- [Do this]: Write the records out again, precisely as they stand.

(Scripts that build objects)
START
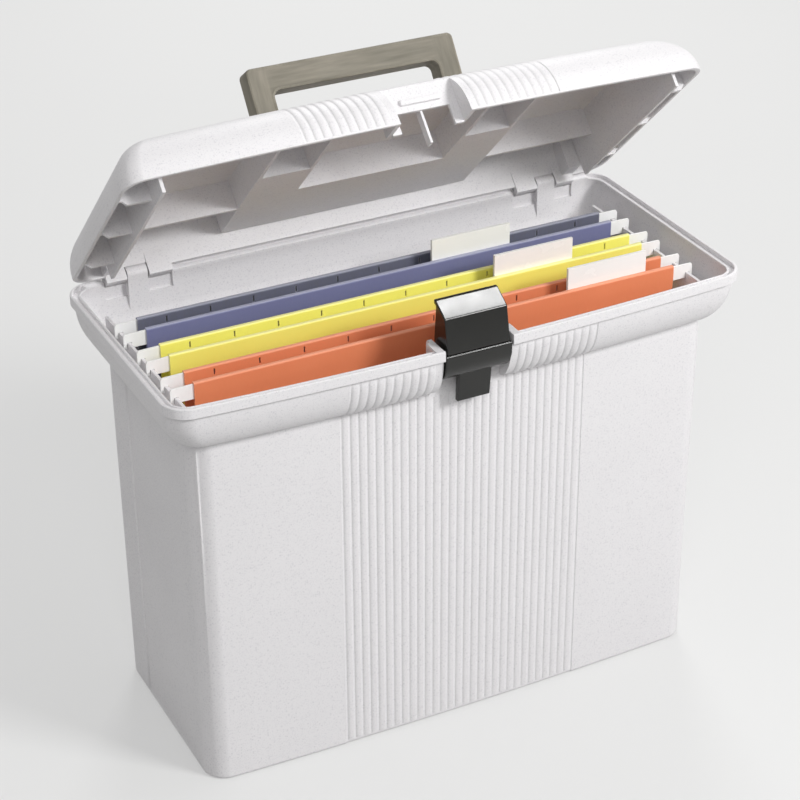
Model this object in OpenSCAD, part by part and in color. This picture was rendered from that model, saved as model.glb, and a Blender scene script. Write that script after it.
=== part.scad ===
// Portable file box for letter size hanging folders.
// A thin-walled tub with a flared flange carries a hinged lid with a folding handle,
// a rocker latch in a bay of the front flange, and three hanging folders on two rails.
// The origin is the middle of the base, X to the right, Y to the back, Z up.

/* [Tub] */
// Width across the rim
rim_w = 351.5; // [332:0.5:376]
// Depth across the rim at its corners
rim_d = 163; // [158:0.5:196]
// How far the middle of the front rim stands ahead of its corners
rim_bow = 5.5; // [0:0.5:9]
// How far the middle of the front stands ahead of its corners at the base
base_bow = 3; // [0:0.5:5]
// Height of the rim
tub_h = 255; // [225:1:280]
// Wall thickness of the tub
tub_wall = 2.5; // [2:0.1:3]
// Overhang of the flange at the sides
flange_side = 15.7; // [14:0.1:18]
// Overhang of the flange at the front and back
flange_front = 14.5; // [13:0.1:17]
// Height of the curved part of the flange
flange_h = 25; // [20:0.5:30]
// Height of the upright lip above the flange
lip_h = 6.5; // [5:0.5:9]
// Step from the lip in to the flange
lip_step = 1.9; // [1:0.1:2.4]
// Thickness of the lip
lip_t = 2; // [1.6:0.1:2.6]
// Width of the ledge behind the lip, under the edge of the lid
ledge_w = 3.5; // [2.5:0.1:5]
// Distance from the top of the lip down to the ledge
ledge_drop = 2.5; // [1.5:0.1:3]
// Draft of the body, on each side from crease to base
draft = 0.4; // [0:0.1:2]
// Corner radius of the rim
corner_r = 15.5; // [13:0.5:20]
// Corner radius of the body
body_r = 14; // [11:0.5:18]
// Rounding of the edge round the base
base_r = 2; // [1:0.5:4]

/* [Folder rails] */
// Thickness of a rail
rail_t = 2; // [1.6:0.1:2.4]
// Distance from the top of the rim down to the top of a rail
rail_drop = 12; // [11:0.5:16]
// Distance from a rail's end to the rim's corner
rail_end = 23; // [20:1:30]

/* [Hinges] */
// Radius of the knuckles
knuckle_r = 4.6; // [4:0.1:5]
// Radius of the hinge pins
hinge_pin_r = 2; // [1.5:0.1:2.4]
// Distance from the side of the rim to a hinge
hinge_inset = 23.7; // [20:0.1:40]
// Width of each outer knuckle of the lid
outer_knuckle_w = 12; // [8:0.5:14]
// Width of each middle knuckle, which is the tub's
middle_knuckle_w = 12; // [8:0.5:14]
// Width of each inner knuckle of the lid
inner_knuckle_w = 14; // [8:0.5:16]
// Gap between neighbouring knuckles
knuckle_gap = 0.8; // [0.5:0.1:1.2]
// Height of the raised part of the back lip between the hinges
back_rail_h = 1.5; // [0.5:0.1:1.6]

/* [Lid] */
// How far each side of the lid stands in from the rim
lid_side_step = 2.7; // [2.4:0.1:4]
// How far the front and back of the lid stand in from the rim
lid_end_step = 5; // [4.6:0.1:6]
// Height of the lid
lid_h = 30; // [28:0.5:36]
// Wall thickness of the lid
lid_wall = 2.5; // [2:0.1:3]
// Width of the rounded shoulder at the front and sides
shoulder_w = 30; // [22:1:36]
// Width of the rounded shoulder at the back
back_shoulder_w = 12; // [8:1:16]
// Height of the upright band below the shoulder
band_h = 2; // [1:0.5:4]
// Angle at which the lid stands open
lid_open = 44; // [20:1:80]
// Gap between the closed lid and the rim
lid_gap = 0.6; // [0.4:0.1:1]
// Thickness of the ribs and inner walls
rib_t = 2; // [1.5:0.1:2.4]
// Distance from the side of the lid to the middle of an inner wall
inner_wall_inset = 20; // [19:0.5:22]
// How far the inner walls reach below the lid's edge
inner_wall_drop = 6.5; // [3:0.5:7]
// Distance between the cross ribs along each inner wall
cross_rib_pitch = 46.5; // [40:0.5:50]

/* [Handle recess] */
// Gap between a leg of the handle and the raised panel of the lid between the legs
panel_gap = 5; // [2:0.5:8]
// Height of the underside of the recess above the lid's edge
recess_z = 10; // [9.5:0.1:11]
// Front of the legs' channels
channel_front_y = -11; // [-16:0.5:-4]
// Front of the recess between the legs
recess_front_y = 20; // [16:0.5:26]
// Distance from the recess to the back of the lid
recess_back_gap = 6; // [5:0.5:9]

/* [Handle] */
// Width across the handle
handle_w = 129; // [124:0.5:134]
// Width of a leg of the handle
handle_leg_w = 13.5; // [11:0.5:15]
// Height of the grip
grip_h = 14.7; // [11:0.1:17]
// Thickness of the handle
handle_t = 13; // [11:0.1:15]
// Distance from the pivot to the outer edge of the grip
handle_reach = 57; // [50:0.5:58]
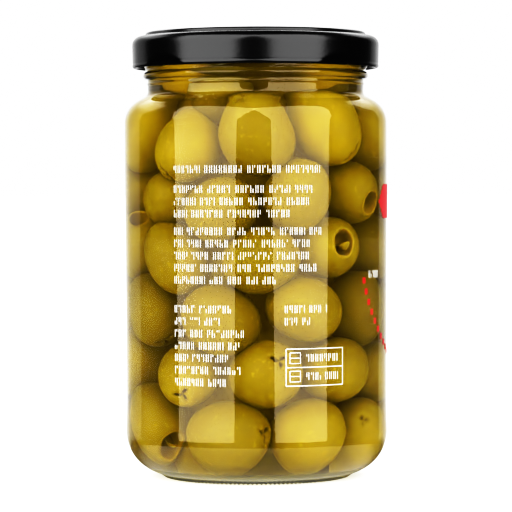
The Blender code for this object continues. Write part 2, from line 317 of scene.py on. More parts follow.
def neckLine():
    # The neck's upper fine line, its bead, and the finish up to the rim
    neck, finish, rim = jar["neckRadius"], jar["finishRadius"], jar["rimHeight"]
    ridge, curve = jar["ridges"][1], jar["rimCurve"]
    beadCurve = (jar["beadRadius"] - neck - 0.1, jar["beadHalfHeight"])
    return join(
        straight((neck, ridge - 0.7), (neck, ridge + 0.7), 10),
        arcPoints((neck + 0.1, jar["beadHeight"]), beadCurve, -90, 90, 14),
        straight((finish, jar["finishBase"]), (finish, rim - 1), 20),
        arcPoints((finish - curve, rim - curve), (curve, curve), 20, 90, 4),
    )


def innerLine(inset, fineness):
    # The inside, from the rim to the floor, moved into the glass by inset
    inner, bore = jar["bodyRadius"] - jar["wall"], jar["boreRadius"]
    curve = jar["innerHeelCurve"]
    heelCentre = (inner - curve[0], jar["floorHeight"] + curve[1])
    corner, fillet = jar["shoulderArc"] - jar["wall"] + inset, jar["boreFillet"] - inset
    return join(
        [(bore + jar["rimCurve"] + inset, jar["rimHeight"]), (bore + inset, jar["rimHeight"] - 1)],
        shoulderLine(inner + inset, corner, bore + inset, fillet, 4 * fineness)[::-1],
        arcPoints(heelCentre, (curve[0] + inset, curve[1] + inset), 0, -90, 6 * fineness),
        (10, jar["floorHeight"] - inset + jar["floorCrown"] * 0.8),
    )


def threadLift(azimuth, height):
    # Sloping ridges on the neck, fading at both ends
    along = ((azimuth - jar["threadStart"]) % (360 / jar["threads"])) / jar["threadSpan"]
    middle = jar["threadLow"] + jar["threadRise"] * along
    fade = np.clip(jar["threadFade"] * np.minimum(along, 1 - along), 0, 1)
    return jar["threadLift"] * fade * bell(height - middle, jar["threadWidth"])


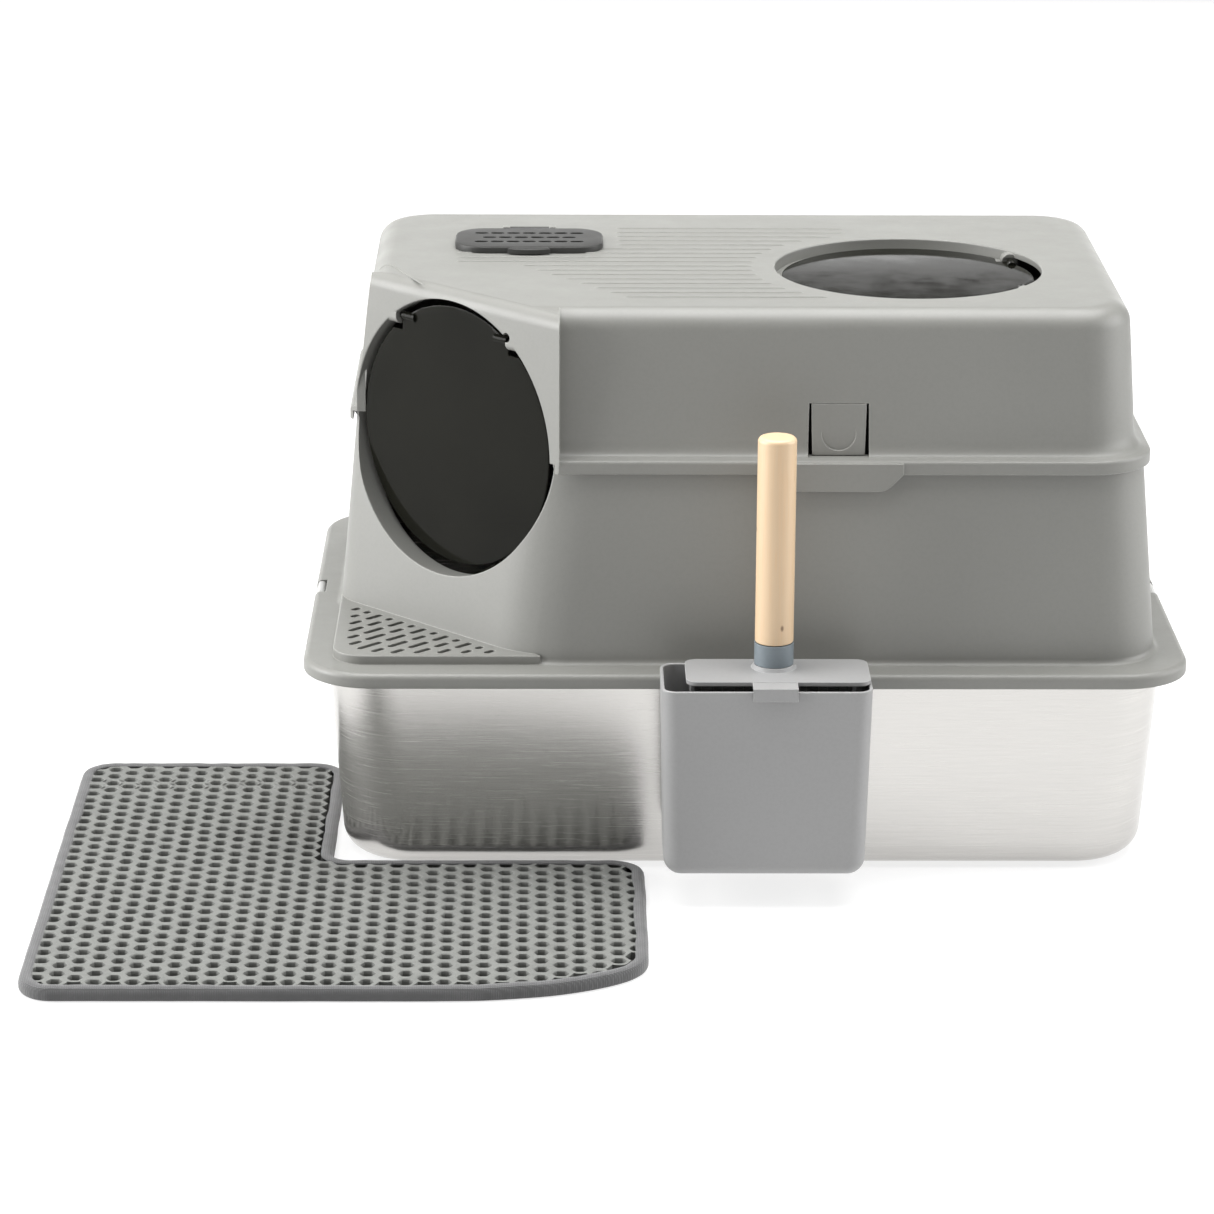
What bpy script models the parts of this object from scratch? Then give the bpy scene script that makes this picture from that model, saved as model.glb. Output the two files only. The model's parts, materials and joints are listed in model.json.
END
- [Correct output]:
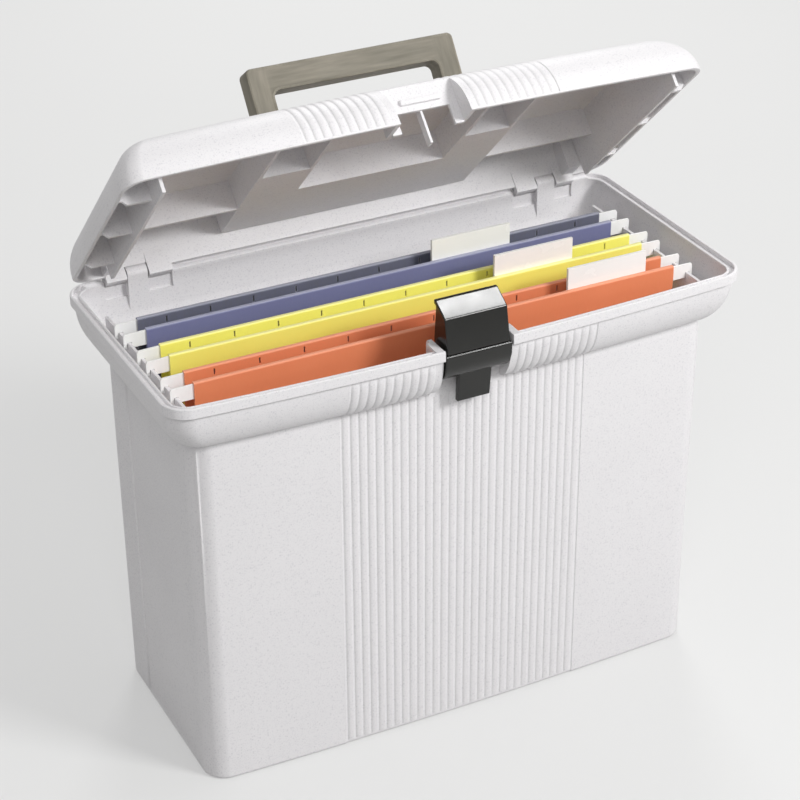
Model this object in OpenSCAD, part by part and in color. This picture was rendered from that model, saved as model.glb, and a Blender scene script. Write that script after it.
=== part.scad ===
// Portable file box for letter size hanging folders.
// A thin-walled tub with a flared flange carries a hinged lid with a folding handle,
// a rocker latch in a bay of the front flange, and three hanging folders on two rails.
// The origin is the middle of the base, X to the right, Y to the back, Z up.

/* [Tub] */
// Width across the rim
rim_w = 351.5; // [332:0.5:376]
// Depth across the rim at its corners
rim_d = 163; // [158:0.5:196]
// How far the middle of the front rim stands ahead of its corners
rim_bow = 5.5; // [0:0.5:9]
// How far the middle of the front stands ahead of its corners at the base
base_bow = 3; // [0:0.5:5]
// Height of the rim
tub_h = 255; // [225:1:280]
// Wall thickness of the tub
tub_wall = 2.5; // [2:0.1:3]
// Overhang of the flange at the sides
flange_side = 15.7; // [14:0.1:18]
// Overhang of the flange at the front and back
flange_front = 14.5; // [13:0.1:17]
// Height of the curved part of the flange
flange_h = 25; // [20:0.5:30]
// Height of the upright lip above the flange
lip_h = 6.5; // [5:0.5:9]
// Step from the lip in to the flange
lip_step = 1.9; // [1:0.1:2.4]
// Thickness of the lip
lip_t = 2; // [1.6:0.1:2.6]
// Width of the ledge behind the lip, under the edge of the lid
ledge_w = 3.5; // [2.5:0.1:5]
// Distance from the top of the lip down to the ledge
ledge_drop = 2.5; // [1.5:0.1:3]
// Draft of the body, on each side from crease to base
draft = 0.4; // [0:0.1:2]
// Corner radius of the rim
corner_r = 15.5; // [13:0.5:20]
// Corner radius of the body
body_r = 14; // [11:0.5:18]
// Rounding of the edge round the base
base_r = 2; // [1:0.5:4]

/* [Folder rails] */
// Thickness of a rail
rail_t = 2; // [1.6:0.1:2.4]
// Distance from the top of the rim down to the top of a rail
rail_drop = 12; // [11:0.5:16]
// Distance from a rail's end to the rim's corner
rail_end = 23; // [20:1:30]

/* [Hinges] */
// Radius of the knuckles
knuckle_r = 4.6; // [4:0.1:5]
// Radius of the hinge pins
hinge_pin_r = 2; // [1.5:0.1:2.4]
// Distance from the side of the rim to a hinge
hinge_inset = 23.7; // [20:0.1:40]
// Width of each outer knuckle of the lid
outer_knuckle_w = 12; // [8:0.5:14]
// Width of each middle knuckle, which is the tub's
middle_knuckle_w = 12; // [8:0.5:14]
// Width of each inner knuckle of the lid
inner_knuckle_w = 14; // [8:0.5:16]
// Gap between neighbouring knuckles
knuckle_gap = 0.8; // [0.5:0.1:1.2]
// Height of the raised part of the back lip between the hinges
back_rail_h = 1.5; // [0.5:0.1:1.6]

/* [Lid] */
// How far each side of the lid stands in from the rim
lid_side_step = 2.7; // [2.4:0.1:4]
// How far the front and back of the lid stand in from the rim
lid_end_step = 5; // [4.6:0.1:6]
// Height of the lid
lid_h = 30; // [28:0.5:36]
// Wall thickness of the lid
lid_wall = 2.5; // [2:0.1:3]
// Width of the rounded shoulder at the front and sides
shoulder_w = 30; // [22:1:36]
// Width of the rounded shoulder at the back
back_shoulder_w = 12; // [8:1:16]
// Height of the upright band below the shoulder
band_h = 2; // [1:0.5:4]
// Angle at which the lid stands open
lid_open = 44; // [20:1:80]
// Gap between the closed lid and the rim
lid_gap = 0.6; // [0.4:0.1:1]
// Thickness of the ribs and inner walls
rib_t = 2; // [1.5:0.1:2.4]
// Distance from the side of the lid to the middle of an inner wall
inner_wall_inset = 20; // [19:0.5:22]
// How far the inner walls reach below the lid's edge
inner_wall_drop = 6.5; // [3:0.5:7]
// Distance between the cross ribs along each inner wall
cross_rib_pitch = 46.5; // [40:0.5:50]

/* [Handle recess] */
// Gap between a leg of the handle and the raised panel of the lid between the legs
panel_gap = 5; // [2:0.5:8]
// Height of the underside of the recess above the lid's edge
recess_z = 10; // [9.5:0.1:11]
// Front of the legs' channels
channel_front_y = -11; // [-16:0.5:-4]
// Front of the recess between the legs
recess_front_y = 20; // [16:0.5:26]
// Distance from the recess to the back of the lid
recess_back_gap = 6; // [5:0.5:9]

/* [Handle] */
// Width across the handle
handle_w = 129; // [124:0.5:134]
// Width of a leg of the handle
handle_leg_w = 13.5; // [11:0.5:15]
// Height of the grip
grip_h = 14.7; // [11:0.1:17]
// Thickness of the handle
handle_t = 13; // [11:0.1:15]
// Distance from the pivot to the outer edge of the grip
handle_reach = 57; // [50:0.5:58]
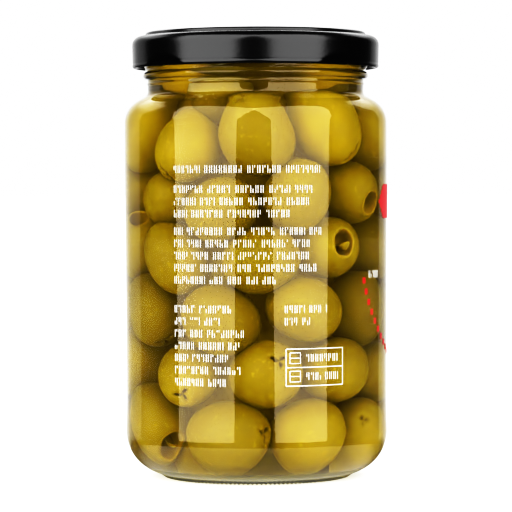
The Blender code for this object continues. Write part 2, from line 317 of scene.py on. More parts follow.
def neckLine():
    # The neck's upper fine line, its bead, and the finish up to the rim
    neck, finish, rim = jar["neckRadius"], jar["finishRadius"], jar["rimHeight"]
    ridge, curve = jar["ridges"][1], jar["rimCurve"]
    beadCurve = (jar["beadRadius"] - neck - 0.1, jar["beadHalfHeight"])
    return join(
        straight((neck, ridge - 0.7), (neck, ridge + 0.7), 10),
        arcPoints((neck + 0.1, jar["beadHeight"]), beadCurve, -90, 90, 14),
        straight((finish, jar["finishBase"]), (finish, rim - 1), 20),
        arcPoints((finish - curve, rim - curve), (curve, curve), 20, 90, 4),
    )


def innerLine(inset, fineness):
    # The inside, from the rim to the floor, moved into the glass by inset
    inner, bore = jar["bodyRadius"] - jar["wall"], jar["boreRadius"]
    curve = jar["innerHeelCurve"]
    heelCentre = (inner - curve[0], jar["floorHeight"] + curve[1])
    corner, fillet = jar["shoulderArc"] - jar["wall"] + inset, jar["boreFillet"] - inset
    return join(
        [(bore + jar["rimCurve"] + inset, jar["rimHeight"]), (bore + inset, jar["rimHeight"] - 1)],
        shoulderLine(inner + inset, corner, bore + inset, fillet, 4 * fineness)[::-1],
        arcPoints(heelCentre, (curve[0] + inset, curve[1] + inset), 0, -90, 6 * fineness),
        (10, jar["floorHeight"] - inset + jar["floorCrown"] * 0.8),
    )


def threadLift(azimuth, height):
    # Sloping ridges on the neck, fading at both ends
    along = ((azimuth - jar["threadStart"]) % (360 / jar["threads"])) / jar["threadSpan"]
    middle = jar["threadLow"] + jar["threadRise"] * along
    fade = np.clip(jar["threadFade"] * np.minimum(along, 1 - along), 0, 1)
    return jar["threadLift"] * fade * bell(height - middle, jar["threadWidth"])


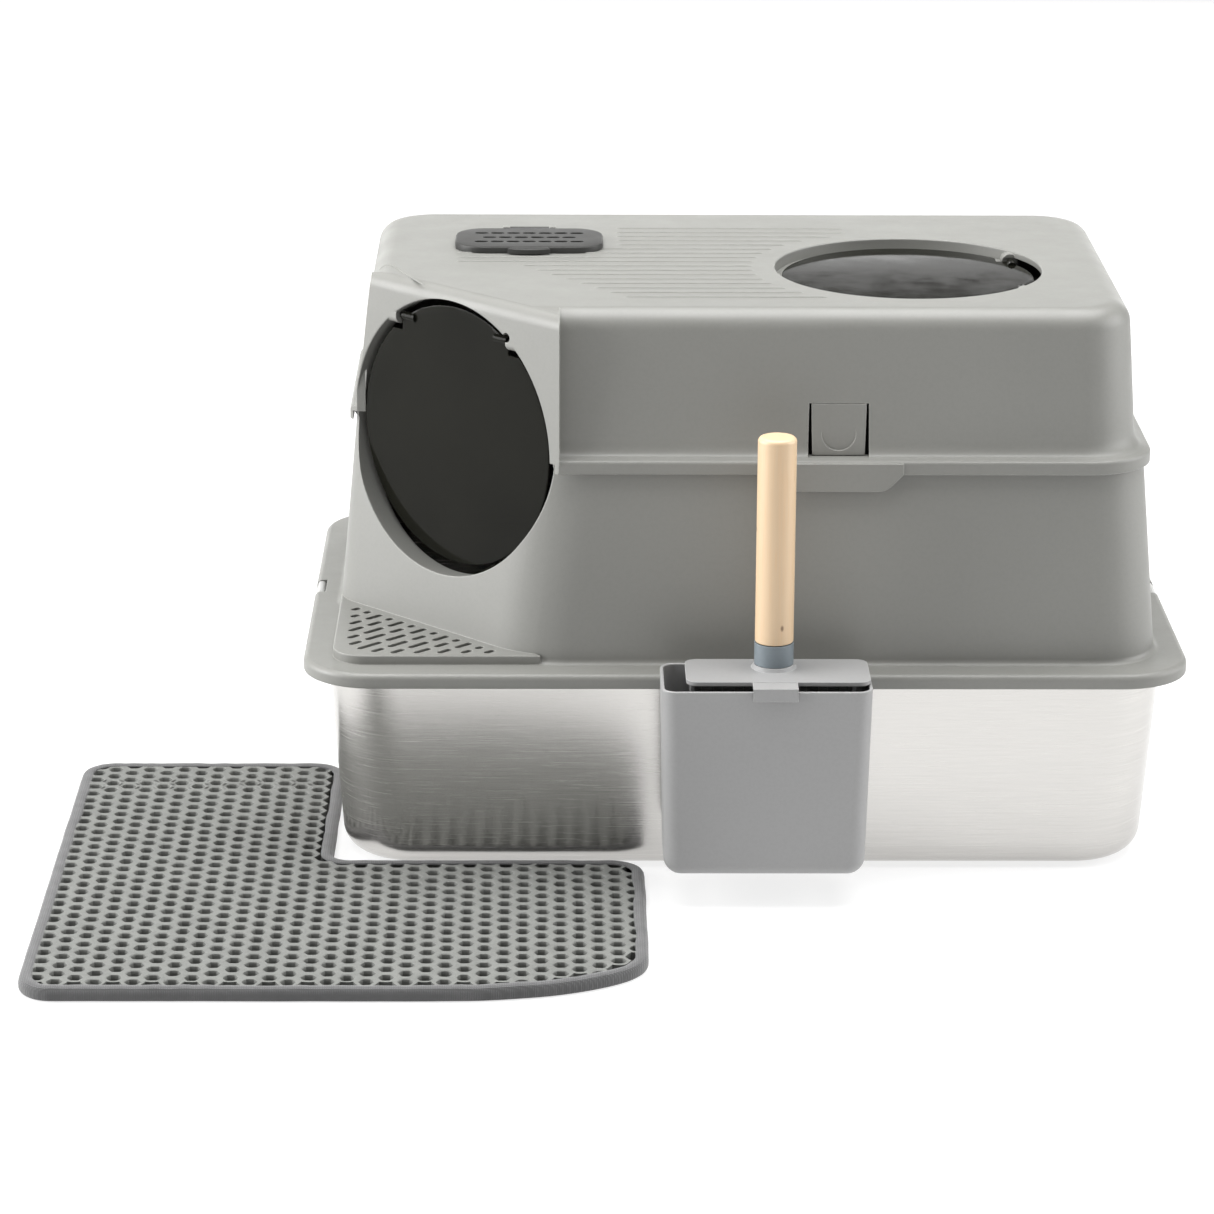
What bpy script models the parts of this object from scratch? Then give the bpy scene script that makes this picture from that model, saved as model.glb. Output the two files only. The model's parts, materials and joints are listed in model.json.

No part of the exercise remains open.